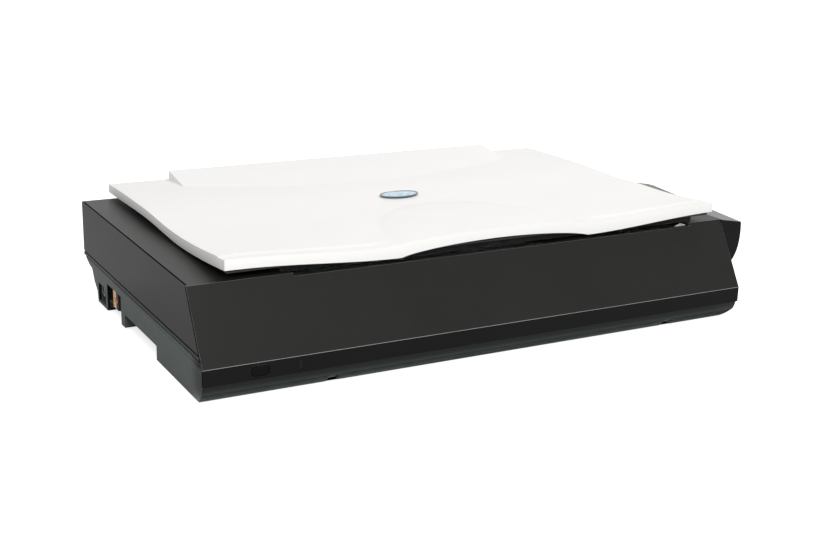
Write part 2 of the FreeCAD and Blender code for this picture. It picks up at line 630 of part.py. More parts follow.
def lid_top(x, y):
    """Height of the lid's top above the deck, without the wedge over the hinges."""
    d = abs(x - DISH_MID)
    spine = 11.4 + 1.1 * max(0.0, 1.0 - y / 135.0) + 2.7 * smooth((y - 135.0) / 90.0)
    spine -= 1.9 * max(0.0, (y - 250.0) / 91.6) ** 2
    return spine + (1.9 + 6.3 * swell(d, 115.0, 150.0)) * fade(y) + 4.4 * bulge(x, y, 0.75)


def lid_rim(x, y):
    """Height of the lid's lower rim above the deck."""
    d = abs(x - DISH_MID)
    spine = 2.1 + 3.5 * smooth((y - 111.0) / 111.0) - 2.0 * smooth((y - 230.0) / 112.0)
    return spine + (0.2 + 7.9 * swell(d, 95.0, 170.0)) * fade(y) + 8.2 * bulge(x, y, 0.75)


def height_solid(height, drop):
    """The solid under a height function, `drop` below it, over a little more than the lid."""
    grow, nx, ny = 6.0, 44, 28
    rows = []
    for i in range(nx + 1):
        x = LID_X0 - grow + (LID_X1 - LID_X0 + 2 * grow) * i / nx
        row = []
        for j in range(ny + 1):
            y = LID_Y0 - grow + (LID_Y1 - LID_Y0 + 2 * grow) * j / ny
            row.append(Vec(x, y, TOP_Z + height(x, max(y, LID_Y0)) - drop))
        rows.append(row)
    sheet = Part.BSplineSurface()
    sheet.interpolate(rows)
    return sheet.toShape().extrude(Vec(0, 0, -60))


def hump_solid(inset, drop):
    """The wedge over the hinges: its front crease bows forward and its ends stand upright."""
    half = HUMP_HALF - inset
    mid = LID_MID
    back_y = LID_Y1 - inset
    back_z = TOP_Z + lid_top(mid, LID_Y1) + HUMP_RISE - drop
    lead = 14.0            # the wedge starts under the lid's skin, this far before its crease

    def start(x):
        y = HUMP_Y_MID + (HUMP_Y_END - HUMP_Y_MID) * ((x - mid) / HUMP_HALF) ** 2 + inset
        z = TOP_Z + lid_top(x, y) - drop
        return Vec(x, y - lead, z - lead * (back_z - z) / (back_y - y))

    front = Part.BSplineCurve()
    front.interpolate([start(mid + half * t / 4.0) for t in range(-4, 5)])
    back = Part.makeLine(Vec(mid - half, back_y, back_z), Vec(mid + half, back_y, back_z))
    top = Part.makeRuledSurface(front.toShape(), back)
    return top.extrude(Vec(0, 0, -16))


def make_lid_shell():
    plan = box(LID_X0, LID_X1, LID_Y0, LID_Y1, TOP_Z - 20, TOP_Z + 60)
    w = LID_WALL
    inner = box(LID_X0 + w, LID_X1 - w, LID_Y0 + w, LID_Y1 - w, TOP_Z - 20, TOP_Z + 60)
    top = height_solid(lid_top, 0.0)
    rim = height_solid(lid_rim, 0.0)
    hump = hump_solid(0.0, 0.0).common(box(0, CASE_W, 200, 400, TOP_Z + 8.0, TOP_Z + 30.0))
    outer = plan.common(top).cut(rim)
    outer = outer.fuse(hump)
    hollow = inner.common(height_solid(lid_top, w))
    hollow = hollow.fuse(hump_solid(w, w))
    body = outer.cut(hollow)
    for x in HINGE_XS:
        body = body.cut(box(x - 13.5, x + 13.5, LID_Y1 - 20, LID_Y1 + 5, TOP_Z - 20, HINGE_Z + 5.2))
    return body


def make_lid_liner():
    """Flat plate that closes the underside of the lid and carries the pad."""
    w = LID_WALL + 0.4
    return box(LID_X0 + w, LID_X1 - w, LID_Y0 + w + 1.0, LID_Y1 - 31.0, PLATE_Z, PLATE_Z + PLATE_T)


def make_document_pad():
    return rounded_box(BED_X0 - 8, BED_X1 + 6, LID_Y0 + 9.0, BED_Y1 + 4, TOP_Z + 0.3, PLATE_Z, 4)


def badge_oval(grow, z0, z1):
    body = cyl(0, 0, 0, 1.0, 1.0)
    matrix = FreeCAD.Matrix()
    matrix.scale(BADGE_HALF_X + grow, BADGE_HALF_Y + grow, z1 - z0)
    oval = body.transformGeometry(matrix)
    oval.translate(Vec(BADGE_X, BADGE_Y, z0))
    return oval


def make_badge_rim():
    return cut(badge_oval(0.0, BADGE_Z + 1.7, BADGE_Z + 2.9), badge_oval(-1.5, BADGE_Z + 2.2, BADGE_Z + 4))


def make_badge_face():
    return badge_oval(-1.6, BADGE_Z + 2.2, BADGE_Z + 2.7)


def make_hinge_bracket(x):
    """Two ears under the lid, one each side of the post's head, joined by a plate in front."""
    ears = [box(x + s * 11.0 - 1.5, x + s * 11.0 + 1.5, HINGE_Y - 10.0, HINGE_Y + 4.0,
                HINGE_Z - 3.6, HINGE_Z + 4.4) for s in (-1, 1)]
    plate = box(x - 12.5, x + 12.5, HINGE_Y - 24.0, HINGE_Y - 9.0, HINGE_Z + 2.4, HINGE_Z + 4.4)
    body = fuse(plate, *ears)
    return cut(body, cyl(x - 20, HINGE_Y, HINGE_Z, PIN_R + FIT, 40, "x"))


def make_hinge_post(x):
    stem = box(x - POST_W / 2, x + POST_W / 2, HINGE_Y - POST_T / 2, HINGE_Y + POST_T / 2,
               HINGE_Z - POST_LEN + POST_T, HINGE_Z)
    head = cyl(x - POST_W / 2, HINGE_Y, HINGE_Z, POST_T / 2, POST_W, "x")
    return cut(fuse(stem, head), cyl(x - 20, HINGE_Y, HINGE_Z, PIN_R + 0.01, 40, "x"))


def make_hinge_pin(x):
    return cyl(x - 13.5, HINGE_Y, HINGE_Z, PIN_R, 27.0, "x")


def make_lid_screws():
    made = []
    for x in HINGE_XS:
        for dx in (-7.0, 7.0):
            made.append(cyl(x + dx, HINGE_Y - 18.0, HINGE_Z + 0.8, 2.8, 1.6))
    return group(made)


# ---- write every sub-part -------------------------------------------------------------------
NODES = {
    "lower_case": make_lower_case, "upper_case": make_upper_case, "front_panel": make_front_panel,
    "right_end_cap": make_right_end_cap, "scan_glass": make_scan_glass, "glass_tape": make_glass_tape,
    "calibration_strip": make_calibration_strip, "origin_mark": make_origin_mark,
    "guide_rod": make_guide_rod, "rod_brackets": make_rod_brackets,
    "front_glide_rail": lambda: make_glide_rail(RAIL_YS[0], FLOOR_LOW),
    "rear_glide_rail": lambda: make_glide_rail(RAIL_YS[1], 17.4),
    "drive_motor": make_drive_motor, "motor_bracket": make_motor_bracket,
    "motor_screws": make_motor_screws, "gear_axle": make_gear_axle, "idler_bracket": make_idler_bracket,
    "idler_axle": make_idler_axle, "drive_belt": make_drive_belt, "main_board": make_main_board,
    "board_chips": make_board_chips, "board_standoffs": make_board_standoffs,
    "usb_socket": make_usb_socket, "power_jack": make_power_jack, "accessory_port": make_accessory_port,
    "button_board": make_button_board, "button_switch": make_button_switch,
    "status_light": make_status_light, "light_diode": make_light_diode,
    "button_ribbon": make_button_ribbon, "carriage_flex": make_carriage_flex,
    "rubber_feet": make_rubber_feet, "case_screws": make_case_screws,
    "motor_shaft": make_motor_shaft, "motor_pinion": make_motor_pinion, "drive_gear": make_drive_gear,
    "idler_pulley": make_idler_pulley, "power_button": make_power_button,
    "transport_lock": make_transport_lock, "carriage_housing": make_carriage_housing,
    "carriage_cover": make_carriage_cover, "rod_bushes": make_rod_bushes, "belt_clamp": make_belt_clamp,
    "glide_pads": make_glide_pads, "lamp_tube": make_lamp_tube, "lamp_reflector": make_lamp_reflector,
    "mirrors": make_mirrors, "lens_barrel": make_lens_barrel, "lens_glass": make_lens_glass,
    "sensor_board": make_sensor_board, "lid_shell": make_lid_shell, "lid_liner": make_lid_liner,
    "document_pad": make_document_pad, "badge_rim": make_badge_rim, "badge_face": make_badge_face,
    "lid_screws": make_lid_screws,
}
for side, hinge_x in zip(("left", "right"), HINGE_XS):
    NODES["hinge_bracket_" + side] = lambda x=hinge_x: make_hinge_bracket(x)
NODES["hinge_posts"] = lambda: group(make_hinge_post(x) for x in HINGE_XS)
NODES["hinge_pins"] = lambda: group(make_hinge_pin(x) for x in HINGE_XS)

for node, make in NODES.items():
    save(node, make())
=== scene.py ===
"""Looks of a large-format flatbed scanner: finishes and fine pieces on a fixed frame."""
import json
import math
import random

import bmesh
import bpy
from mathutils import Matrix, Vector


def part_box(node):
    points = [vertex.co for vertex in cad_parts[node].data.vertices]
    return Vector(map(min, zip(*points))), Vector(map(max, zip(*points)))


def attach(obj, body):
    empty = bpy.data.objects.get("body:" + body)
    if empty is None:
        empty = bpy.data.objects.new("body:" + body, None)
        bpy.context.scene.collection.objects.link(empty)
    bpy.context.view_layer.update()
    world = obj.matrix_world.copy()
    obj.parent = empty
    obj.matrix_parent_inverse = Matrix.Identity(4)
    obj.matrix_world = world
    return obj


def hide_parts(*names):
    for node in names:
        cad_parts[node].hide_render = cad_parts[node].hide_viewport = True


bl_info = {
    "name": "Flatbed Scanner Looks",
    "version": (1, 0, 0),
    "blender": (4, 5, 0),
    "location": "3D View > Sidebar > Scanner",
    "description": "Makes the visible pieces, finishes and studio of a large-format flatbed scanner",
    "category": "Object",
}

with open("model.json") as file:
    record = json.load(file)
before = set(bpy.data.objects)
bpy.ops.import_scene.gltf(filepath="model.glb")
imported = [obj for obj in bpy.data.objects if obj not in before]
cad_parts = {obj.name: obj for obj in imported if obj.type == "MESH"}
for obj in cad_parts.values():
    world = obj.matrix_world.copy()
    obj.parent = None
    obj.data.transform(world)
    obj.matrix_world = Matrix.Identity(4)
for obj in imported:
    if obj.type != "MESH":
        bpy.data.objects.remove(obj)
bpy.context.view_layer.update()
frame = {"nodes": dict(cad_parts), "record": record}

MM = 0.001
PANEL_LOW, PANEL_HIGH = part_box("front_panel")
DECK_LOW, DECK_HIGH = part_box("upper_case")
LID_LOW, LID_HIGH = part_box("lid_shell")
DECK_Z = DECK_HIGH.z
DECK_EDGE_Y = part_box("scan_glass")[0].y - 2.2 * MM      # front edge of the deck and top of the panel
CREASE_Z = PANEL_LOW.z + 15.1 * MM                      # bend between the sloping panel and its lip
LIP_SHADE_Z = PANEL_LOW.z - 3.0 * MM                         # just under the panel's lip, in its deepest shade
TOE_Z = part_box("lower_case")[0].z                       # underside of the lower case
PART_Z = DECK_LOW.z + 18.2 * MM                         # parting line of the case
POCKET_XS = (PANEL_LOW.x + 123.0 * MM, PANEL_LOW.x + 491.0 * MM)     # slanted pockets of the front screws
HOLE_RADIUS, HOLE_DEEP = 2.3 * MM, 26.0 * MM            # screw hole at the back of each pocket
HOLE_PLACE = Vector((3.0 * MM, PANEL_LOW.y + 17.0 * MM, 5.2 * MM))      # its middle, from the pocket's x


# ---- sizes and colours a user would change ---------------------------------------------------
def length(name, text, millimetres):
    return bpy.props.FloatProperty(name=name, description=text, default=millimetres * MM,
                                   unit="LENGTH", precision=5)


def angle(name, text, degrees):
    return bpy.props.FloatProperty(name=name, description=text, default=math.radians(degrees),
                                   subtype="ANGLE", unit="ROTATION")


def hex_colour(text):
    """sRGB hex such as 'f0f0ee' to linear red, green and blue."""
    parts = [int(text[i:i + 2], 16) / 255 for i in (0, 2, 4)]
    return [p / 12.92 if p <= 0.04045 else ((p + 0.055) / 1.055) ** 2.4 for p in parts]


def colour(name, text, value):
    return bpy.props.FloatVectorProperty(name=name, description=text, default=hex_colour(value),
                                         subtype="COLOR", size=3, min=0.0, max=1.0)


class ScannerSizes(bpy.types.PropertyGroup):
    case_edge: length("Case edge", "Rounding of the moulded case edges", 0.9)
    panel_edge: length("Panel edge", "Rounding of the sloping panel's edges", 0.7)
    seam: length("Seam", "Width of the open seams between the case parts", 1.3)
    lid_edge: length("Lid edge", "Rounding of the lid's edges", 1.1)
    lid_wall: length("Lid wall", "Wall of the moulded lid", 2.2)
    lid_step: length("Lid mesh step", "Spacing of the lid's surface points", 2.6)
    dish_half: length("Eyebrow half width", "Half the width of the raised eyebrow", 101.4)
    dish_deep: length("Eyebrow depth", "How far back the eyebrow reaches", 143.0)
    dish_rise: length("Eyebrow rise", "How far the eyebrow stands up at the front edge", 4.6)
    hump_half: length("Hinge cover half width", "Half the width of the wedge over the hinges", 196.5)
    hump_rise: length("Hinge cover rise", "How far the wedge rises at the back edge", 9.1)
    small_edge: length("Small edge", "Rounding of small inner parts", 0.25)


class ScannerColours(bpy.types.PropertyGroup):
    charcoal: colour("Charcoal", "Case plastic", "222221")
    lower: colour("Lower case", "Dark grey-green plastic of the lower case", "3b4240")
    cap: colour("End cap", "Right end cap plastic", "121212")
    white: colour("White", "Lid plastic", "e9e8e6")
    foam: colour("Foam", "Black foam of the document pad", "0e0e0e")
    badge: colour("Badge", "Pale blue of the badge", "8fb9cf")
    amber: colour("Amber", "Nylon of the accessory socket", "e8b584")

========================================

__Exercise aim__. Output exactly the leading lines of the data, up to and including the line marked by "return top.extrude(Vec(0, 0, -16))".

__Final result__.
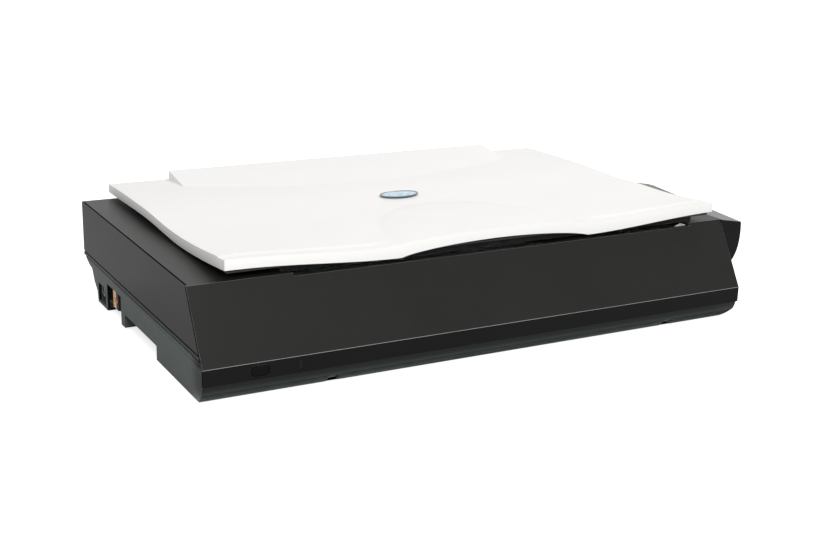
Write part 2 of the FreeCAD and Blender code for this picture. It picks up at line 630 of part.py. More parts follow.
def lid_top(x, y):
    """Height of the lid's top above the deck, without the wedge over the hinges."""
    d = abs(x - DISH_MID)
    spine = 11.4 + 1.1 * max(0.0, 1.0 - y / 135.0) + 2.7 * smooth((y - 135.0) / 90.0)
    spine -= 1.9 * max(0.0, (y - 250.0) / 91.6) ** 2
    return spine + (1.9 + 6.3 * swell(d, 115.0, 150.0)) * fade(y) + 4.4 * bulge(x, y, 0.75)


def lid_rim(x, y):
    """Height of the lid's lower rim above the deck."""
    d = abs(x - DISH_MID)
    spine = 2.1 + 3.5 * smooth((y - 111.0) / 111.0) - 2.0 * smooth((y - 230.0) / 112.0)
    return spine + (0.2 + 7.9 * swell(d, 95.0, 170.0)) * fade(y) + 8.2 * bulge(x, y, 0.75)


def height_solid(height, drop):
    """The solid under a height function, `drop` below it, over a little more than the lid."""
    grow, nx, ny = 6.0, 44, 28
    rows = []
    for i in range(nx + 1):
        x = LID_X0 - grow + (LID_X1 - LID_X0 + 2 * grow) * i / nx
        row = []
        for j in range(ny + 1):
            y = LID_Y0 - grow + (LID_Y1 - LID_Y0 + 2 * grow) * j / ny
            row.append(Vec(x, y, TOP_Z + height(x, max(y, LID_Y0)) - drop))
        rows.append(row)
    sheet = Part.BSplineSurface()
    sheet.interpolate(rows)
    return sheet.toShape().extrude(Vec(0, 0, -60))


def hump_solid(inset, drop):
    """The wedge over the hinges: its front crease bows forward and its ends stand upright."""
    half = HUMP_HALF - inset
    mid = LID_MID
    back_y = LID_Y1 - inset
    back_z = TOP_Z + lid_top(mid, LID_Y1) + HUMP_RISE - drop
    lead = 14.0            # the wedge starts under the lid's skin, this far before its crease

    def start(x):
        y = HUMP_Y_MID + (HUMP_Y_END - HUMP_Y_MID) * ((x - mid) / HUMP_HALF) ** 2 + inset
        z = TOP_Z + lid_top(x, y) - drop
        return Vec(x, y - lead, z - lead * (back_z - z) / (back_y - y))

    front = Part.BSplineCurve()
    front.interpolate([start(mid + half * t / 4.0) for t in range(-4, 5)])
    back = Part.makeLine(Vec(mid - half, back_y, back_z), Vec(mid + half, back_y, back_z))
    top = Part.makeRuledSurface(front.toShape(), back)
    return top.extrude(Vec(0, 0, -16))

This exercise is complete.